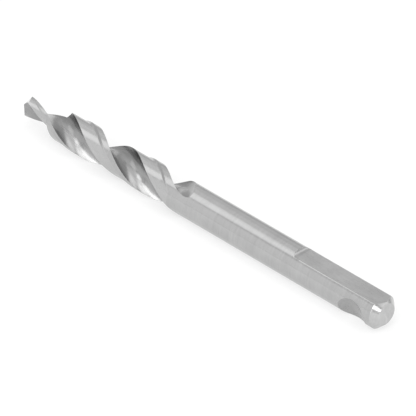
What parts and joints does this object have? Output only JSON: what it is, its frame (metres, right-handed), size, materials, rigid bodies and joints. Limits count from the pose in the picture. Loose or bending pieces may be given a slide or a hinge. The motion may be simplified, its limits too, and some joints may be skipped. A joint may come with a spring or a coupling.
{
  "type": "pilot drill bit",
  "caption": "Stepped pilot drill for a hole saw arbor: right-hand helical flutes, a narrower split nose, a plain round shank with a set screw flat and a ball retaining notch.",
  "frame": {"origin": "centre of the shank's flat end face, on the drill's axis", "axes": "+X along the axis, pointing out of the shank's end and away from the cutting tip, which lies at about x = -0.0873 m; +Z out of the set screw flat; the drill lies on its side"},
  "size_m": [0.0875, 0.0064, 0.0064],
  "materials": {
    "ground_steel": "satin ground tool steel, with polished flutes"
  },
  "bodies": {
    "root": {"pilot_drill": "ground_steel"}
  },
  "joints": []
}
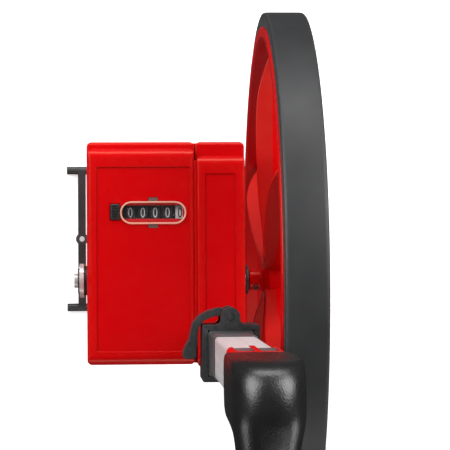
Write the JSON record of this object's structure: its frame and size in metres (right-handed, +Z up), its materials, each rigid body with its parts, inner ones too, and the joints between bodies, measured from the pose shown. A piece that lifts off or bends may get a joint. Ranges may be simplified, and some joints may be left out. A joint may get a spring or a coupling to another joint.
{
  "type": "measuring wheel",
  "caption": "Measuring wheel with a one metre tyre, a geared digit counter in a side housing, a swing-out stand and a telescopic square handle with a pistol grip.",
  "frame": {"origin": "on the ground under the middle of the instrument's box, as it stands on its tyre and its stand", "axes": "+Z up along the handle, +X along the axle from the counter to the wheel, +Y the direction of travel"},
  "size_m": [0.1486, 0.3184, 0.56],
  "materials": {
    "tyre_rubber": "satin black rubber",
    "red_plastic": "glossy moulded plastic",
    "black_plastic": "fine moulded texture",
    "grip_rubber": "soft rubber",
    "grey_plastic": "satin moulded plastic",
    "tube_aluminium": "satin anodised",
    "dark_aluminium": "dark anodised",
    "steel": "machined steel",
    "zinc_steel": "bright zinc plate",
    "blackened_steel": "black oxide",
    "bronze": "sintered bronze",
    "white_plastic": "natural acetal",
    "digit_black": "satin plastic",
    "digit_white": "satin plastic",
    "lens_clear": "clear polycarbonate"
  },
  "bodies": {
    "housing": {"housing_base": "red_plastic", "counter_cover": "red_plastic", "drive_cover": "red_plastic", "window_lens": "lens_clear", "cover_screws": "zinc_steel", "tube_screws": "blackened_steel", "outer_tube": "dark_aluminium", "clamp_collar": "black_plastic", "guide_sleeve": "grey_plastic", "lever_pin": "blackened_steel", "axle_bushes": "bronze", "gear_plate": "zinc_steel", "idler_pin": "steel", "counter_frame": "zinc_steel", "pinion_shaft": "steel", "stand_boss": "black_plastic", "stand_bolt": "zinc_steel", "spring_washer": "blackened_steel", "stand_insert": "bronze", "reset_spring": "steel"},
    "wheel": {"tyre": "tyre_rubber", "wheel_disc": "red_plastic", "axle": "steel", "hub_set_screw": "blackened_steel", "spacer_washer": "blackened_steel", "axle_washer": "zinc_steel", "axle_nut": "zinc_steel", "axle_gear": "white_plastic"},
    "idler": {"idler_gear": "white_plastic"},
    "units_drive": {"counter_gear": "white_plastic", "counter_shaft": "steel", "number_wheel_5": "digit_white"},
    "digit_4": {"number_wheel_4": "digit_black"},
    "digit_3": {"number_wheel_3": "digit_black"},
    "digit_2": {"number_wheel_2": "digit_black"},
    "digit_1": {"number_wheel_1": "digit_black"},
    "pinion_4": {"transfer_pinion_4": "white_plastic"},
    "pinion_3": {"transfer_pinion_3": "white_plastic"},
    "pinion_2": {"transfer_pinion_2": "white_plastic"},
    "pinion_1": {"transfer_pinion_1": "white_plastic"},
    "key": {"reset_key": "digit_black"},
    "lever": {"clamp_lever": "black_plastic"},
    "middle": {"middle_tube": "tube_aluminium", "middle_glide": "black_plastic", "upper_collar": "grey_plastic"},
    "handle": {"inner_tube": "tube_aluminium", "inner_glide": "black_plastic", "grip_ferrule": "red_plastic", "grip": "grip_rubber", "grip_pin": "steel"},
    "stand": {"stand_leg": "zinc_steel", "foot_bar": "blackened_steel"}
  },
  "joints": [
    {"name": "wheel_spin", "type": "hinge", "parent": "housing", "child": "wheel", "pos_m": [0.04575, 0, 0.15915], "axis": [1, 0, 0], "continuous": true},
    {"name": "idler_spin", "type": "hinge", "parent": "housing", "child": "idler", "pos_m": [0.01305, 0.01978, 0.18036], "axis": [1, 0, 0], "continuous": true},
    {"name": "units_spin", "type": "hinge", "parent": "housing", "child": "units_drive", "pos_m": [0.01305, 0.03956, 0.20157], "axis": [1, 0, 0], "continuous": true},
    {"name": "digit_4_spin", "type": "hinge", "parent": "housing", "child": "digit_4", "pos_m": [-0.01212, 0.03956, 0.20157], "axis": [1, 0, 0], "continuous": true},
    {"name": "pinion_4_spin", "type": "hinge", "parent": "housing", "child": "pinion_4", "pos_m": [-0.00912, 0.03956, 0.18887], "axis": [1, 0, 0], "continuous": true},
    {"name": "digit_3_spin", "type": "hinge", "parent": "housing", "child": "digit_3", "pos_m": [-0.01919, 0.03956, 0.20157], "axis": [1, 0, 0], "continuous": true},
    {"name": "pinion_3_spin", "type": "hinge", "parent": "housing", "child": "pinion_3", "pos_m": [-0.01619, 0.03956, 0.18887], "axis": [1, 0, 0], "continuous": true},
    {"name": "digit_2_spin", "type": "hinge", "parent": "housing", "child": "digit_2", "pos_m": [-0.02626, 0.03956, 0.20157], "axis": [1, 0, 0], "continuous": true},
    {"name": "pinion_2_spin", "type": "hinge", "parent": "housing", "child": "pinion_2", "pos_m": [-0.02326, 0.03956, 0.18887], "axis": [1, 0, 0], "continuous": true},
    {"name": "digit_1_spin", "type": "hinge", "parent": "housing", "child": "digit_1", "pos_m": [-0.03333, 0.03956, 0.20157], "axis": [1, 0, 0], "continuous": true},
    {"name": "pinion_1_spin", "type": "hinge", "parent": "housing", "child": "pinion_1", "pos_m": [-0.03033, 0.03956, 0.18887], "axis": [1, 0, 0], "continuous": true},
    {"name": "reset_press", "type": "slide", "parent": "housing", "child": "key", "axis": [0, 0, -1], "range_m": [0, 0.003], "stiffness_N_per_m": 900, "springref_m": -0.001, "deforming": ["reset_spring"]},
    {"name": "clamp_lever_swing", "type": "hinge", "parent": "housing", "child": "lever", "pos_m": [0.01945, -0.0177, 0.267], "axis": [0, 0, 1], "range_deg": [-110, 0]},
    {"name": "middle_slide", "type": "slide", "parent": "housing", "child": "middle", "axis": [0, 0, 1], "range_m": [0, 0.18]},
    {"name": "inner_slide", "type": "slide", "parent": "middle", "child": "handle", "axis": [0, 0, 1], "range_m": [0, 0.3]},
    {"name": "stand_swing", "type": "hinge", "parent": "housing", "child": "stand", "pos_m": [-0.06195, 0, 0.15915], "axis": [1, 0, 0], "range_deg": [0, 170]}
  ],
  "couplings": [
    {"joint": "idler_spin", "follows": "wheel_spin", "ratio": -0.70588},
    {"joint": "units_spin", "follows": "wheel_spin", "ratio": 1},
    {"joint": "digit_4_spin", "follows": "wheel_spin", "ratio": 0.1},
    {"joint": "pinion_4_spin", "follows": "wheel_spin", "ratio": -0.25},
    {"joint": "digit_3_spin", "follows": "wheel_spin", "ratio": 0.01},
    {"joint": "pinion_3_spin", "follows": "wheel_spin", "ratio": -0.025},
    {"joint": "digit_2_spin", "follows": "wheel_spin", "ratio": 0.001},
    {"joint": "pinion_2_spin", "follows": "wheel_spin", "ratio": -0.0025},
    {"joint": "digit_1_spin", "follows": "wheel_spin", "ratio": 0.0001},
    {"joint": "pinion_1_spin", "follows": "wheel_spin", "ratio": -0.00025}
  ]
}
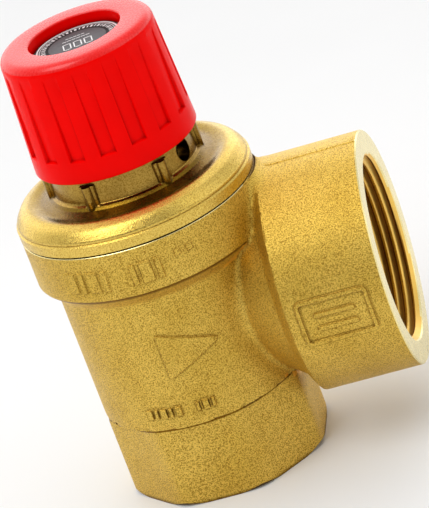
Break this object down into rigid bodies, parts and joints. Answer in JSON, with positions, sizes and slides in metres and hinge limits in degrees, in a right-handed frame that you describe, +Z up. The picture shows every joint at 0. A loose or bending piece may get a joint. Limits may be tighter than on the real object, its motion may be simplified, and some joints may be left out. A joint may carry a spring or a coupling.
{
  "type": "pressure relief valve",
  "caption": "Angle pressure relief valve: brass body with a threaded inlet below and a larger threaded outlet at the side, a spring bonnet and a fluted red test knob",
  "frame": {"origin": "middle of the object's box in plan, on the plane of the inlet face", "axes": "+Z up along the spindle, from the inlet to the knob; +X out of the outlet; +Y to the side"},
  "size_m": [0.0868, 0.061, 0.1193],
  "materials": {
    "forged_brass": "forged and shot blasted, fine grain, semi-matt; the outlet face and the top lip are turned bright",
    "turned_brass": "turned, bright, fine tool marks",
    "zinc_steel": "zinc plated steel",
    "spring_steel": "drawn spring steel, smooth",
    "epdm": "moulded black rubber, matt",
    "red_plastic": "moulded red plastic, satin gloss",
    "white_plastic": "moulded slippery plastic, satin",
    "printed_metal": "printed aluminium disc with a dark band and a grey middle"
  },
  "bodies": {
    "housing": {"body": "forged_brass", "bonnet": "forged_brass", "slip_ring": "white_plastic", "diaphragm": "epdm", "spring": "spring_steel", "upper_spring_plate": "zinc_steel", "adjusting_nut": "turned_brass"},
    "lift_stem": {"spindle": "zinc_steel", "spindle_clip": "spring_steel", "lift_washer": "zinc_steel", "spindle_nut": "zinc_steel"},
    "knob": {"cap": "red_plastic", "data_plate": "printed_metal"},
    "valve_disc": {"disc_holder": "turned_brass", "seat_seal": "epdm", "seal_washer": "zinc_steel", "seal_screw": "zinc_steel", "pressure_plate": "turned_brass", "diaphragm_nut": "turned_brass", "lower_spring_plate": "zinc_steel"}
  },
  "joints": [
    {"name": "test_lift", "type": "slide", "parent": "housing", "child": "lift_stem", "axis": [0, 0, 1], "range_m": [0, 0.002]},
    {"name": "knob_turn", "type": "hinge", "parent": "lift_stem", "child": "knob", "pos_m": [-0.0129, 0, 0.1], "axis": [0, 0, 1], "range_deg": [0, 40]},
    {"name": "pop_lift", "type": "slide", "parent": "lift_stem", "child": "valve_disc", "axis": [0, 0, 1], "range_m": [0, 0.003], "stiffness_N_per_m": 20000, "deforming": ["spring", "diaphragm"]}
  ],
  "couplings": [
    {"joint": "knob_turn", "follows": "test_lift", "rad_per_m": 349}
  ]
}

..........

**Task objective**
Give a single number: the count of lines above that include the word "with".

**Solution to this exercise**
8